The committee was to have had meetings throughout the country. Even this was not very clear to me. What was the purpose of the meetings? Was it to get additional submissions, or to discuss submissions already received? How was this to be done? What were the expectations of the audience at those meetings? Were they to show their agreement or rejection of names submitted by a show of hands? Would they have been in possession of the information necessary to allow them to make informed decisions? My understanding of the process was that the committee was supposed to submit its findings to the Prime Minister through the Governor General. Was the Governor General simply a courier or does he have a significant say in the matter? If he has any greater say in the matter, is he expected to act in his own deliberate judgement?
 
The final decision is to be made by Cabinet, but the process became compromised when our Prime Minister appeared to have made his own recommendation. This is based on the fact that the original topic, as advertised, of the lecture he delivered at the UWI Open Campus seemed to be conveying the impression that he was making a case for Milton Cato. When this was questioned, the PM suggested that he had the right, like anyone else, to comment on the issue, but indicated that his lecture was not meant to suggest preference for any particular individual, but to give his views on the names which were being talked about. But having listened to the lecture, I have no doubt that it was meant to indicate a preference for a particular individual. But the Prime Minister was, along with Cabinet, to be the chief arbiter. This was too much for Jomo Thomas who cesigned from the committee, purportedly on principle.

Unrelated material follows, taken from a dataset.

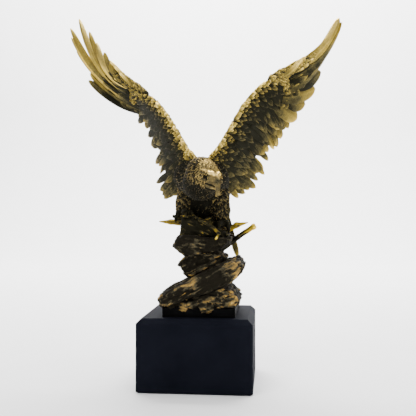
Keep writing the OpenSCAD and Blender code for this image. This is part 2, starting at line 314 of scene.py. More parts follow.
FINE_RING = [-1, -0.88, -0.6, -0.32, -0.1, 0, 0.1, 0.32, 0.6, 0.88, 1]
PLAIN_RING = [-1, -0.7, -0.2, 0.2, 0.7, 1]


def vane(u, blunt=2.4, start=0.55, neck=0.6):
    """Half width of a feather along its length, as a share of its widest."""
    fall = np.clip((u - start) / (1 - start), 0, 1)
    return np.maximum((neck + (1 - neck) * smooth(u, 0, 0.35)) * np.sqrt(1 - fall**blunt), 0.05)


def blades(clay, spine, face, half, thick, gild_and_painted_light, tone, fine=False, rib=0.25, barb=0.0, pitch=2.2,
           camber=0.12, roll=0.0, bright=0.0, rim=0.38):
    """Adds feathers. spine is each one's shaft and face points out of its vane, both (count, rows, 3)."""
    count, rows, _ = spine.shape
    run = unit(np.gradient(spine, axis=1))
    side = unit(np.cross(run, face))
    face = unit(np.cross(side, run))
    roll = np.broadcast_to(roll, count)[:, None, None]
    side, face = side * np.cos(roll) + face * np.sin(roll), face * np.cos(roll) - side * np.sin(roll)
    top = np.array(FINE_RING if fine else PLAIN_RING)
    across = np.concatenate([top, top[::-1]])
    sign = np.concatenate([np.ones(len(top)), -np.ones(len(top))])
    u = np.linspace(0, 1, rows)[None, :, None]
    length = np.linalg.norm(spine[:, -1] - spine[:, 0], axis=-1)[:, None, None]
    body = 0.3 + 0.7 * (1 - across**2)
    shaft = np.exp(-((across / 0.14) ** 2)) * (1 - 0.6 * u)
    barbs = np.sin(2 * math.pi * (u * length - np.abs(across) * 2.4) / pitch)
    comb = barbs * (1 - shaft) * smooth(u, 0.05, 0.2)
    edge = smooth(1 - np.abs(across), 0, 0.3)
    height = thick[..., None] * body + rib * shaft + barb * comb * edge
    height = sign * height - camber * half[..., None] * across**2
    points = (
        spine[:, :, None]
        + side[:, :, None] * (half[..., None] * across)[..., None]
        + face[:, :, None] * height[..., None]
    )
    grain = rng.uniform(-0.12, 0.12, (count, 1, 1))
    border = np.maximum(smooth(u, 0.82, 1.0), np.abs(across) ** 6 * smooth(u, 0.3, 0.8))
    wear_and_painted_light = (0.05 + 0.4 * smooth(u, 0.25, 0.95) + 0.16 * shaft + rim * border
            + min(0.12, barb) * comb + grain + bright)
    everywhere = np.ones((count, rows, len(across)))
    gild_and_painted_light = np.reshape(gild_and_painted_light, (-1, 1, 1)) * everywhere
    tone = np.reshape(tone, (-1, 1, 1)) * everywhere
    clay.add(points, tube_quads(count, rows, len(across)), wear_and_painted_light * everywhere, gild_and_painted_light, tone)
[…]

I do not know at what stage of the process we are at this time. The number of meetings and the kinds of discussions that were to fuel the process did not take place. Fortunately the UWI Open Campus took on the responsibility of lifting the consciousness of the population, through a series of public lectures. If we are to treat this matter with the seriousness it deserves, we have to ensure that the final product does not succumb to the country’s political divisiveness. Imagine a National Hero that does not have the support of the majority of our people, especially if there are questions about the process.

Despite the fact that criteria have been laid down to guide the selection process, it is fair to say that there is a great deal of misunderstanding on this matter. Over the past year there have been names suggested by different people. These are, in most cases, individuals who have made worthwhile contributions to the country, but who do not qualify, based on the criteria, to be considered as National Heroes. I have for this reason been suggesting that a system of national honours be put in place before or at the time we plan to launch our next National Hero. This will avoid some of the confusion. Please let us move beyond the petty partisan politics and keep in mind the interest of the country. If we are unable to do this, then crapaud smoke our pipe.

Dr Adrian Fraser is a social commentator and historian.